The disconnect between the real economy and the performance of various asset classes continues to deepen. Commentary about the relationship between the two has been widely covered by market participants, as traditionally markets had a high positive correlation to good news. In more recent times, however, this relationship has become warped, confounding seasoned investors.

Since the onset of the massive quantitative easing (QE) programs enacted by central banks following the financial crisis in 2008-9, the behaviour of markets has changed; what in financial terms we call a “regime” change.

Put simply, traditionally positive economic news would imply better financial conditions and by inference prospects for companies, creating a greater demand for their assets, and pushing their assets’ value higher.

In the QE age, central banks lowered interest rates and flushed markets with liquidity, creating the perfect conditions for companies to flourish. It created an environment of lower costs of financing, and thus, being able to afford a more leveraged capital structure and invest in their businesses. This has led to higher earnings potential which equity investors deem attractive.

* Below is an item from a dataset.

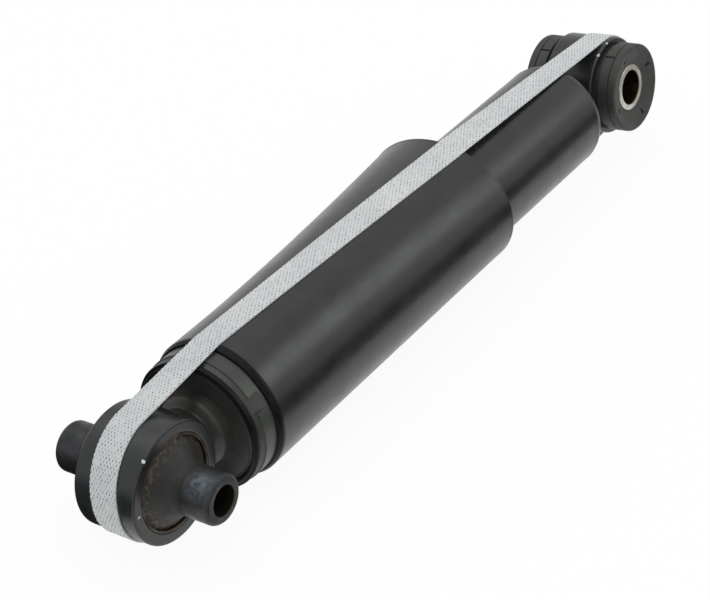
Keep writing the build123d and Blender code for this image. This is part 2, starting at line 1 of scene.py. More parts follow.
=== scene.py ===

Furthermore, lower interest rates led to a lower cost of risk, pushing asset valuations higher from a fundamental perspective.

In credit, yields tumble, as companies are able to refinance at lower rates given the huge level of liquidity in the market. The lower interest rates make the sustainability of their capital structure more attractive, and further increases demand for fixed income assets, driving yields lower.

The only way the cycle will break is if inflation expectations rise and central banks consider raising rates once again. We already witnessed the pull back in financial markets, dubbed the “taper tantrum” when the Fed had announced it was scaling back its easing program in 2013.

Consequently, even before the pandemic, central banks became the “sugar daddies” of financial markets. We ended up in the perverse situation where positive economic news is interpreted as the potential for central banks to reverse their dovish stance, and resulting in assets trading lower.

Given the vast impact that the pandemic has had on world economies, institutions doubled down on the level of support given, and introduced fiscal measures to sustain their economies even further. This unprecedented level of support saw a quick snapback of financial assets, and today, fuelled by an end in sight to the pandemic, has pushed financial assets to record levels in many asset classes.

In the credit space, given that most companies managed to refinance their liquidity needs in 2020, the reduced level of new issues coming to market has further increased the technical bid in the market, putting even more pressure on yields. The term “high yield” has become relative, as in real terms yields have arguably become not so high anymore.

Given the fragility of the real economy, I believe we are still some way off from the risk of any policy changes in the short term; however, I would expect some volatility in the marketplace once central banks and governments alike start to signal that they will be tapering their accommodative measures.

The full, indefinite, freedom of movement and reopening of businesses, particularly in the services sector, backed by economic data, could be deemed as an inflection point in terms of market timing in my opinion. Until then, the expectation is for asset prices to rise gradually and yields to grind tighter.